> [Written instruction]
Only one span of the listing below is wanted: the lines from the one with "imported = [obj" through the one with "bodies of the", reproduced exactly, both ends kept.

> [Data supplied]
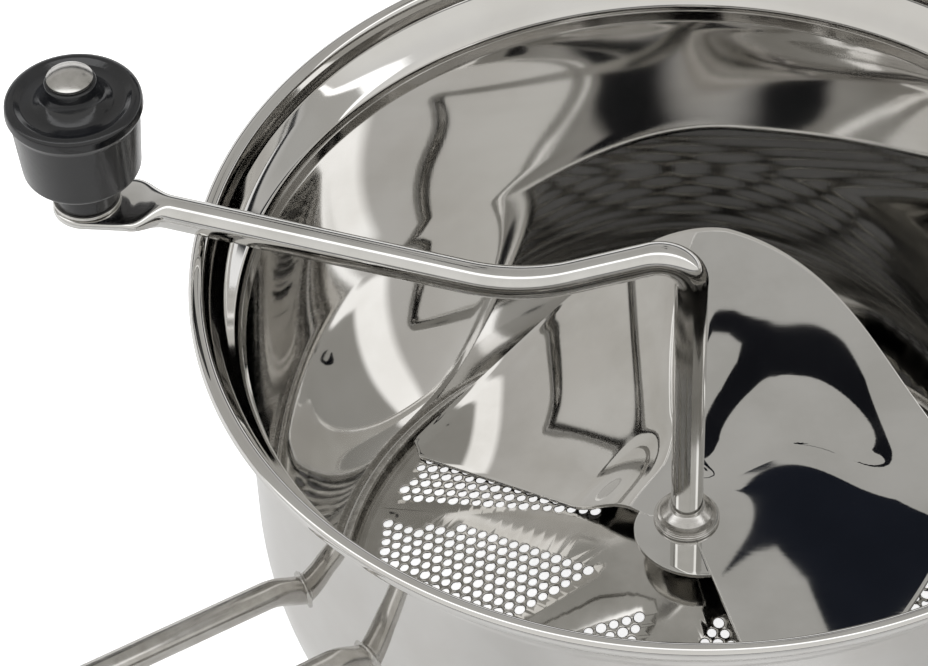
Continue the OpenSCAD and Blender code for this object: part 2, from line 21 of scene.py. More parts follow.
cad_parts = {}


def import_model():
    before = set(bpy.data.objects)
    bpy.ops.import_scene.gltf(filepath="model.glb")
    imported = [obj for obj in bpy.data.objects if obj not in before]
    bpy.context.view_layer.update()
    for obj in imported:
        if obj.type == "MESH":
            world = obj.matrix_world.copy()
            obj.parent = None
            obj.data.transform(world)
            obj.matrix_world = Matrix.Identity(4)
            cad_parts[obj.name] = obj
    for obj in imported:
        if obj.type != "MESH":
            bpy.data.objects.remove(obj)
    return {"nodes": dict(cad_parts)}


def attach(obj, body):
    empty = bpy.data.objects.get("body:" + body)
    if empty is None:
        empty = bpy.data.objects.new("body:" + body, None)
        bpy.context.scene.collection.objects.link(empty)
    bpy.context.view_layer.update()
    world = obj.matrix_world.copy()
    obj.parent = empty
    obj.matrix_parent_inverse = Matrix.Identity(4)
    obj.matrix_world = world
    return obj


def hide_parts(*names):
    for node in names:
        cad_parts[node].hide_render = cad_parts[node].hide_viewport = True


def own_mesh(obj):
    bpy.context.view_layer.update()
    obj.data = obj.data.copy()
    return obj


logging.basicConfig(level=logging.INFO, format="%(name)s: %(message)s")
LOG = logging.getLogger("food_mill")

MM = 0.001
Array = np.ndarray
WHITE = (1.0, 1.0, 1.0, 1.0)
DOUBLED = 1e-7  # metres: points closer than this are one point
STRAIGHT = 1e-4  # radians: a line that turns less than this has no corner
ARC_STEP = 12.0  # degrees between the points of a rounded corner in a profile


class Body(Enum):
    """The bodies of the frame that pieces ride on."""

    PAN = "pan_body"
    LIFT = "lift_body"
    CRANK = "crank_body"
    KNOB = "knob_body"


class Slot(Enum):
    """The record's material slots."""

    PAN = "pan_steel"
    PADDLE = "paddle_steel"
    ROD = "rod_steel"
    WIRE = "wire_steel"
    WELD = "weld_steel"
    FITTING = "fitting_steel"
    SPRING = "spring_steel"
    KNOB = "knob_black"


# ---------------------------------------------------------------- node helpers


def linear(code: str) -> Tuple[float, float, float, float]:
    """Turn an sRGB hex colour into linear RGBA.

    Args:
        code: A colour such as "#c9c7c2".

    Returns:
        The linear red, green and blue, and an alpha of 1.
    """
    raw = [int(code.lstrip("#")[i : i + 2], 16) / 255 for i in (0, 2, 4)]
    rgb = [c / 12.92 if c <= 0.04045 else ((c + 0.055) / 1.055) ** 2.4 for c in raw]
    return (rgb[0], rgb[1], rgb[2], 1.0)


def add(tree: bpy.types.NodeTree, kind: str, links: Optional[Dict[Any, Any]] = None, **settings: Any) -> Any:
    """Add a node, set it up and link it.

    Args:
        tree: The node tree.
        kind: The node's type name, such as "ShaderNodeMath".
        links: Input name or index to an output socket, or to a plain value.
        settings: Properties of the node itself.

    Returns:
        The new node.
    """
    node = tree.nodes.new(kind)
    for key, value in settings.items():
        setattr(node, key, value)
    for key, value in (links or {}).items():
        if isinstance(value, bpy.types.NodeSocket):
            tree.links.new(value, node.inputs[key])
        else:
            node.inputs[key].default_value = value
    return node


def ramp(tree: bpy.types.NodeTree, source: Any, stops: Sequence[Tuple[float, str]], ease: bool = True) -> Any:
    """Add a colour ramp over a value.

    Args:
        tree: The node tree.
        source: The value's output socket.
        stops: Pairs of position and sRGB hex colour.
        ease: Whether the colours blend smoothly rather than in straight lines.

    Returns:
        The ramp's colour output.
    """
    node = add(tree, "ShaderNodeValToRGB", {0: source})
    band = node.color_ramp
    band.interpolation = "EASE" if ease else "LINEAR"
    while len(band.elements) > 1:
        band.elements.remove(band.elements[-1])
    for i, (place, code) in enumerate(stops):
        stop = band.elements[0] if i == 0 else band.elements.new(place)
        stop.position = place
        stop.color = linear(code)
    return node.outputs[0]


def blank_material(name: str) -> Tuple[bpy.types.Material, bpy.types.NodeTree]:
    """Make a material whose node tree is empty.

    Args:
        name: The material's name.

    Returns:
        The material and its node tree.
    """
    mat = bpy.data.materials.new(name)
    mat.use_nodes = True
    mat.node_tree.nodes.clear()
    return mat, mat.node_tree


# ---------------------------------------------------------------- mesh helpers


def grid_faces(rows: int, cols: int, wrap_u: bool = False, wrap_v: bool = False,
               caps: bool = False) -> List[List[int]]:
    """Number the faces of a grid of points: each cell is one four-sided face.

    Args:
        rows: Rows of points.
        cols: Points in a row.
        wrap_u: Whether the last row joins the first.
        wrap_v: Whether each row's last point joins its first.
        caps: Whether one flat face closes the first row and one the last.

    Returns:
        Point numbers of each face.
    """
    index = np.arange(rows * cols).reshape(rows, cols)
    a = index if wrap_u else index[:-1]
    b = np.roll(index, -1, 0) if wrap_u else index[1:]
    if not wrap_v:
        quads = np.stack([a[:, :-1], a[:, 1:], b[:, 1:], b[:, :-1]], -1)
    else:
        quads = np.stack([a, np.roll(a, -1, 1), np.roll(b, -1, 1), b], -1)
    faces = quads.reshape(-1, 4).tolist()
    if caps:
        faces += [index[0][::-1].tolist(), index[-1].tolist()]
    return faces


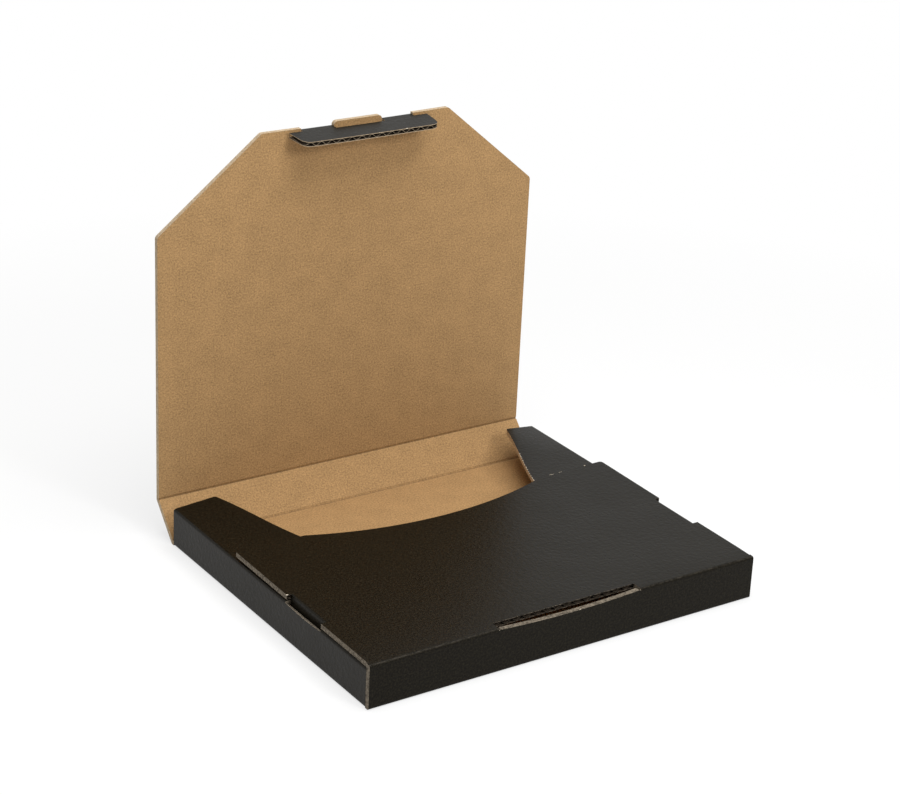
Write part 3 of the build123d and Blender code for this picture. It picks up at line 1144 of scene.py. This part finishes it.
def build_world():
    """Soft light from all round, which the camera and reflections see as white."""
    world = bpy.data.worlds.new("studio")
    bpy.context.scene.world = world
    world.use_nodes = True
    tree = world.node_tree
    tree.nodes.clear()
    rays = tree.nodes.new("ShaderNodeLightPath")
    first = tree.nodes.new("ShaderNodeMath")
    first.operation = "MAXIMUM"
    seen = tree.nodes.new("ShaderNodeMath")
    seen.operation = "MAXIMUM"
    tree.links.new(rays.outputs["Is Camera Ray"], first.inputs[0])
    tree.links.new(rays.outputs["Is Glossy Ray"], first.inputs[1])
    tree.links.new(first.outputs[0], seen.inputs[0])
    tree.links.new(rays.outputs["Is Transmission Ray"], seen.inputs[1])
    light = tree.nodes.new("ShaderNodeBackground")
    light.inputs["Color"].default_value = (1.0, 0.99, 0.97, 1.0)
    light.inputs["Strength"].default_value = WORLD_STRENGTH
    white = tree.nodes.new("ShaderNodeBackground")
    white.inputs["Color"].default_value = (1.0, 1.0, 1.0, 1.0)
    white.inputs["Strength"].default_value = 1.0
    mixed = tree.nodes.new("ShaderNodeMixShader")
    output = tree.nodes.new("ShaderNodeOutputWorld")
    tree.links.new(seen.outputs[0], mixed.inputs[0])
    tree.links.new(light.outputs[0], mixed.inputs[1])
    tree.links.new(white.outputs[0], mixed.inputs[2])
    tree.links.new(mixed.outputs[0], output.inputs["Surface"])


def add_lamp(name, place, aim, size, power):
    data = bpy.data.lights.new(name, "AREA")
    data.shape = "DISK"
    data.size = size
    data.energy = power
    lamp = bpy.data.objects.new(name, data)
    lamp.location = place
    direction = Vector(aim) - Vector(place)
    lamp.rotation_euler = direction.to_track_quat("-Z", "Y").to_euler()
    bpy.context.scene.collection.objects.link(lamp)


def build_camera():
    back = Vector((
        sin(CAMERA_AZIMUTH) * cos(CAMERA_ELEVATION),
        -cos(CAMERA_AZIMUTH) * cos(CAMERA_ELEVATION),
        sin(CAMERA_ELEVATION),
    ))
    right = (-back).cross(Vector((0, 0, 1))).normalized()
    up = right.cross(-back)
    turned_right = right * cos(CAMERA_ROLL) + up * sin(CAMERA_ROLL)
    turned_up = up * cos(CAMERA_ROLL) - right * sin(CAMERA_ROLL)
    data = bpy.data.cameras.new("camera")
    data.lens = CAMERA_LENS
    data.sensor_width = SENSOR_WIDTH
    camera = bpy.data.objects.new("camera", data)
    turn = Matrix((turned_right, turned_up, back)).transposed().to_4x4()
    camera.matrix_world = Matrix.Translation(Vector(CAMERA_AIM) + back * CAMERA_DISTANCE) @ turn
    bpy.context.scene.collection.objects.link(camera)
    bpy.context.scene.camera = camera


build_object()
build_floor()
build_world()
add_lamp("overhead", place=(0.0, -0.14, 1.0), aim=(0.0, 0.02, 0.1), size=0.9, power=9.2)
add_lamp("key", place=(0.2, -1.0, 0.8), aim=(0.0, 0.0, 0.1), size=0.3, power=5.1)
build_camera()
bpy.context.scene.view_settings.view_transform = "Standard"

> [Expected answer]
    imported = [obj for obj in bpy.data.objects if obj not in before]
    bpy.context.view_layer.update()
    for obj in imported:
        if obj.type == "MESH":
            world = obj.matrix_world.copy()
            obj.parent = None
            obj.data.transform(world)
            obj.matrix_world = Matrix.Identity(4)
            cad_parts[obj.name] = obj
    for obj in imported:
        if obj.type != "MESH":
            bpy.data.objects.remove(obj)
    return {"nodes": dict(cad_parts)}


def attach(obj, body):
    empty = bpy.data.objects.get("body:" + body)
    if empty is None:
        empty = bpy.data.objects.new("body:" + body, None)
        bpy.context.scene.collection.objects.link(empty)
    bpy.context.view_layer.update()
    world = obj.matrix_world.copy()
    obj.parent = empty
    obj.matrix_parent_inverse = Matrix.Identity(4)
    obj.matrix_world = world
    return obj


def hide_parts(*names):
    for node in names:
        cad_parts[node].hide_render = cad_parts[node].hide_viewport = True


def own_mesh(obj):
    bpy.context.view_layer.update()
    obj.data = obj.data.copy()
    return obj


logging.basicConfig(level=logging.INFO, format="%(name)s: %(message)s")
LOG = logging.getLogger("food_mill")

MM = 0.001
Array = np.ndarray
WHITE = (1.0, 1.0, 1.0, 1.0)
DOUBLED = 1e-7  # metres: points closer than this are one point
STRAIGHT = 1e-4  # radians: a line that turns less than this has no corner
ARC_STEP = 12.0  # degrees between the points of a rounded corner in a profile


class Body(Enum):
    """The bodies of the frame that pieces ride on."""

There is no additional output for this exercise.